What the companies don’t have is the content that drives the interest in giving. They’ve got these campaigns with a list of charities, but it doesn’t have the stories.
We just brought into our board the founder of Great Non-Profits. Part of our job is helping our charities understand how to leverage these new tools. How do you leverage Great Non-Profits just like a restaurant leverages Yelp? You can have people post. You can get engaged and have that discussion. Even if you don’t want to, you need to read what others are saying about you because it’s instant focus grouping.
But that then leads to the talent gap at the non-profit charity level. The charities that are investing in talent, which tend to be the small startups and the big brands—the ones in the middle who are really struggling to find the money to invest in talent.

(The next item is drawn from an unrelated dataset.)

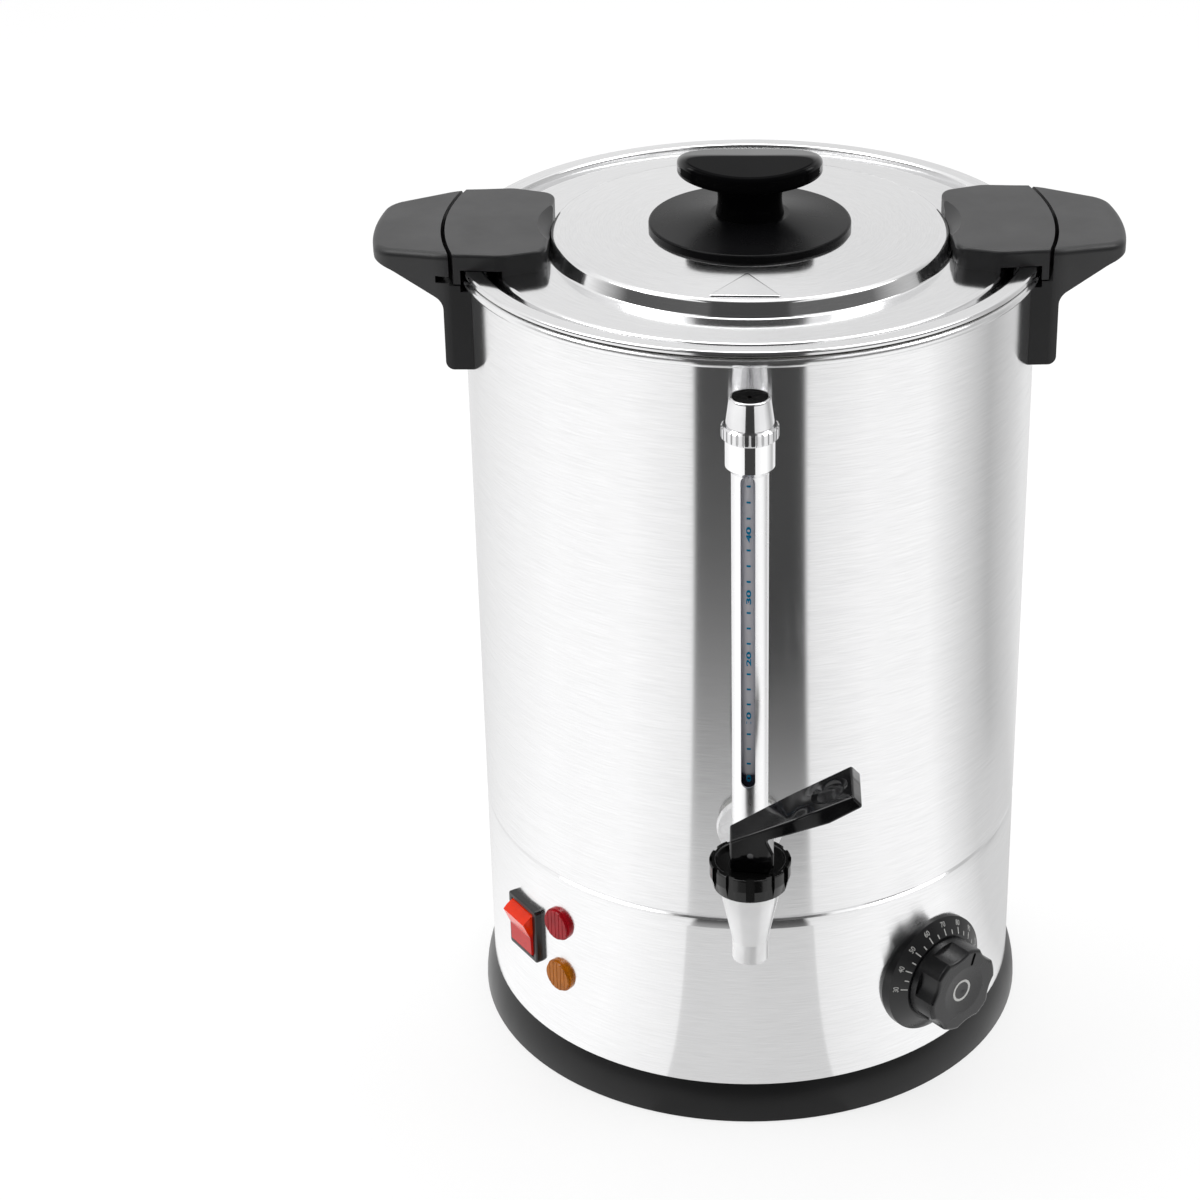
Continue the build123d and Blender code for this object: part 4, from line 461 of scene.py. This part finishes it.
# The pointer mark is pressed up from below: a triangle with rounded corners and a rounded border.
mark_corners = ((-0.001, -0.053), (-0.0168, -0.078), (0.0128, -0.0786))
mark_low, mark_rise = panel_high - 0.0002, 0.0009
mark_corner, mark_border, mark_rim = 0.0016, 0.0007, 0.0002
bpy.ops.mesh.primitive_circle_add(vertices=3, radius=0.01, fill_type="NGON", location=(0, 0, 0))
mark = bpy.context.object
for vertex, (across, deep) in zip(mark.data.vertices, mark_corners):
    vertex.co = (across, deep, mark_low)
bpy.ops.object.mode_set(mode="EDIT")
bpy.ops.mesh.select_all(action="SELECT")
bpy.ops.mesh.bevel(offset=mark_corner, segments=4, affect="VERTICES")
bpy.ops.mesh.extrude_region_move(TRANSFORM_OT_translate={"value": (0, 0, mark_rise)})
bpy.ops.mesh.bevel(offset=mark_border, segments=4, affect="EDGES")
bpy.ops.mesh.select_all(action="SELECT")
bpy.ops.mesh.normals_make_consistent(inside=False)
bpy.ops.mesh.select_mode(type="FACE")
bpy.ops.object.mode_set(mode="OBJECT")
for face in mark.data.polygons:
    face.select = face.normal.z > 0.999 and face.center.z > mark_low + mark_rise / 2
bpy.ops.object.mode_set(mode="EDIT")
bpy.ops.mesh.inset(thickness=mark_rim)
bpy.ops.mesh.select_mode(type="VERT")
bpy.ops.object.mode_set(mode="OBJECT")


def join(name, made):
    """Join meshes into the first one, named anew, which stays active."""
    bpy.ops.object.select_all(action="DESELECT")
    for each in made:
        each.select_set(True)
    bpy.context.view_layer.objects.active = made[0]
    bpy.ops.object.join()
    whole = bpy.context.object
    whole.name = whole.data.name = name
    return whole


lid_pan = join("lid_pan", [lid_pan, mark])
bpy.ops.object.shade_smooth_by_angle(angle=smooth_under)
bpy.ops.object.select_all(action="DESELECT")
lid_pan.data.materials.append(lid_steel)
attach(lid_pan, "lid")
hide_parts("lid")


# ---- Lid knob -----------------------------------------------------------------------------------
# A satin disc and a glossy saddle cap on a waisted neck, moulded in black plastic and held by one
# screw from inside the lid.
finish(moulded("knob_base_plastic", (0.004, 0.004, 0.0045), 0.26, 0.000004, bend=1.2), "knob_base")
knob_plastic = moulded("knob_plastic", (0.003, 0.003, 0.0033), 0.12, 0.000002, bend=1.06)
finish(knob_plastic, "lid_knob")

# A glossy coat lies only on the top and back of the cap's border, as a painted sheen placed to mirror the
# tent's back wall as a grey band; the hollow has none. The place is stretched so that the hollow's border
# lies at about 1 from its middle.
hollow_shift, hollow_stretch, border_span = (0.0, 0.33, 0.0), (36.0, 74.0, 0.0), (0.93, 1.08)
cap_low, cap_high, back_from, back_to = 0.390, 0.394, -0.012, -0.002
tree = knob_plastic.node_tree
place = object_place(tree)
_, deep, height = axes(tree, place)
hollow = wire(tree, "Mapping", {0: place, 1: hollow_shift, 3: hollow_stretch}).outputs[0]
spread = wire(tree, "VectorMath", {0: hollow}, operation="LENGTH").outputs[1]
border = slide(tree, spread, *border_span)
painted_sheen = maths(tree, "MULTIPLY", border, slide(tree, height, cap_low, cap_high))
painted_sheen = maths(tree, "MULTIPLY", painted_sheen, slide(tree, deep, back_from, back_to))
shader = tree.nodes["Principled BSDF"]
# The coat's weight is the painted sheen's mask.
tree.links.new(painted_sheen, shader.inputs["Coat Weight"])
shader.inputs["Coat IOR"].default_value = 2.6
shader.inputs["Coat Roughness"].default_value = 0.10


# ---- Lugs and handles ---------------------------------------------------------------------------
# Dark textured mouldings: two lugs screwed to the lid, and two handles screwed to the tank's wall
# over steel brackets. Each lug lies level with its handle across a narrow slit.
finish(moulded("grip_plastic", (0.016, 0.016, 0.017), 0.40, 0.00002), "lid_lug_left", "lid_lug_right",
       "handle_left", "handle_right")


# ---- Sight gauge --------------------------------------------------------------------------------
# A glass tube in a chrome guard that is slotted in front, with a knurled cap and a black vent plug.
# The scale is printed in blue on the glass, with a mark for every two and a half cups.
low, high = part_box("gauge_glass")
gauge_axis = Vector(((low.x + high.x) / 2, (low.y + high.y) / 2, 0.0))
glass_radius = high.x
bright_chrome, pale_chrome = (0.94, 0.94, 0.95), (0.98, 0.98, 0.985)
finish(plain_metal("chrome_plate", bright_chrome, 0.06, 0.000001, 300.0), "tap_nut", "gauge_cap")
finish(plain_metal("cast_chrome", pale_chrome, 0.22, 0.000003, 300.0, metal=0.4), "tap_body")
finish(plain_metal("shank_chrome", pale_chrome, 0.3, 0.000003, 300.0, metal=0.12), "tap_shank")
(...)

Why is it so tough to get organizations in the middle on board?The big thing with large organizations like zoos and hospitals and museums is that most of them have a significant fee for service capacity that requires them to have already hired people who understand retail marketing using the internet. They have some degree of technical and outside expertise relevant to what they perceive to be the moneymaking side of their organizations opposed to the fundraising side that often gets underfunded and uses totally different platforms and different groups of people working on it.
The groups who have co-mingled that have been highly successful. Groups like AARP and National Geographic have services within their functions. They have cross-functionality between the lines of their functions and that’s the difference shown by the big organizations with big resources.
These small organizations have somebody’s brother who created their website and they link it to network for good as their going site and they think that they’ve hit the Taj Mahal of social media and millennials.